Artemis 2 closes its mission with a Pacific landing
NASA’s Artemis 2 mission ended on April 10 with the Orion capsule Integrity splashing down in the Pacific Ocean off the coast of San Diego, bringing home four astronauts after a 10-day journey around the moon and back. The landing capped the first crewed mission of NASA’s Artemis program and delivered the agency a high-visibility operational success at a moment when it is trying to build momentum toward more ambitious lunar missions.
The crew returned after a flight that, according to NASA statements cited by Space.com, broke spaceflight distance records and kept the agency on track for future moon missions. NASA spokesperson Rob Navias described the mission as a new chapter in lunar exploration as recovery teams moved in after splashdown. The flight’s conclusion matters not only because the spacecraft returned safely, but because Artemis 2 was designed to prove that NASA’s hardware, procedures and crew operations can function on a real deep-space mission with people on board.
A test mission with unusually high stakes
Artemis 2 was never framed as a simple repeat of Apollo-era flight. Its role was to demonstrate that the modern Orion spacecraft, its life-support systems and its overall mission architecture could support astronauts on a voyage beyond low Earth orbit and around the moon. Safe reentry and splashdown were therefore not ceremonial endpoints; they were central milestones in the mission’s technical case.
The successful return also gives NASA a concrete achievement after years of schedule pressure and scrutiny around the Artemis program. A crewed lunar flyby carries symbolic power, but the more important result is procedural: a complete mission arc, from launch to deep-space operations to high-speed reentry, executed with astronauts aboard. For a program intended to support repeat missions rather than one-off heroics, that kind of end-to-end validation is critical.
Space.com characterized Artemis 2 as a mission that captured global attention and set up “even more ambitious moonshots to come.” That reflects the program’s logic. Artemis 2 was not built to land on the moon. It was built to reduce uncertainty ahead of missions that will attempt more complex objectives.

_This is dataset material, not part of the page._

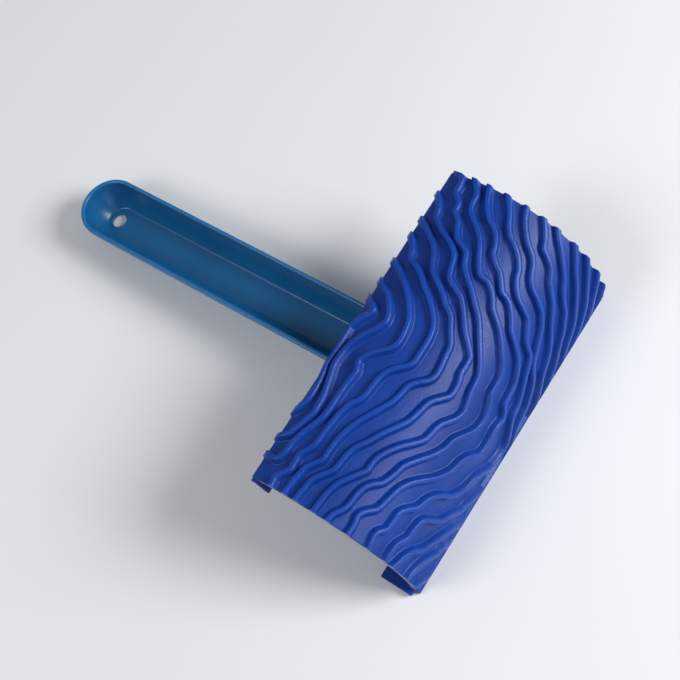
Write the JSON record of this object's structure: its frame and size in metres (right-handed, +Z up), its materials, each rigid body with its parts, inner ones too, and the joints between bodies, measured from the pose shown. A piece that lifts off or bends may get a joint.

The return home was one of the mission’s hardest phases
Deep-space missions are often remembered for launch and the outward journey, but the return is one of the most demanding periods of the entire profile. Orion had to survive reentry speeds associated with a lunar mission rather than a lower-energy trip from Earth orbit. The spacecraft came back through the atmosphere at extreme velocity, then relied on its parachute sequence to slow for an ocean landing.
That sequence matters because it ties together multiple mission-critical systems: navigation, heat shielding, communications, recovery coordination and parachute deployment. A successful splashdown indicates those systems worked in concert under real mission conditions. For NASA, that is the kind of operational evidence that matters more than a clean simulation or a short-duration test.
The mission’s public visibility also helped remind audiences that Artemis is not a paper program. It is now a crewed exploration campaign with a completed lunar flight to point to. In that sense, splashdown was not just the end of a mission. It was a proof point for the architecture NASA wants to use as the basis for its return to the moon.
What Artemis 2 changes for NASA
The practical effect of Artemis 2 is to narrow the gap between concept and repeatable exploration. NASA now has recent human-flight experience beyond low Earth orbit, something no space agency had demonstrated in decades. That does not erase the technical and budgetary challenges ahead, but it does materially change the program’s posture. Artemis is no longer defined only by promises and hardware tests. It is defined by a crewed lunar mission that launched, operated and returned successfully.
That distinction matters for future planning. Missions built around lunar operations require confidence not only in rockets and capsules, but in the institutional ability to execute long-duration, high-consequence flight. Artemis 2 contributes directly to that confidence. It also gives NASA and its partners a fresh operational baseline for planning what comes next.
There is also a strategic dimension. Lunar exploration is increasingly tied to national capability, industrial policy and international partnership. A successful Artemis 2 strengthens NASA’s position in all three areas. It signals that the agency can still run missions at the edge of human spaceflight and that its lunar program remains active rather than aspirational.
A mission designed to point forward
The significance of Artemis 2 lies in the combination of symbolism and systems performance. The image of astronauts returning from the moon’s vicinity carries historical weight, but the mission’s real value is that it validated a modern deep-space crew profile from launch through splashdown. That is the threshold NASA had to cross before asking the world to take the next steps seriously.
With the crew safely back on Earth, the program moves into a new phase. The agency can now treat Artemis 2 not as a hoped-for milestone, but as completed work. That does not make future missions easy. It does, however, mean the Artemis era has passed a test that mattered: sending humans around the moon and bringing them home again.
- Artemis 2 splashed down off San Diego on April 10 after a 10-day mission.
- The flight served as the first crewed Artemis mission and validated a full deep-space mission profile.
- Its successful return gives NASA a stronger operational foundation for later lunar missions.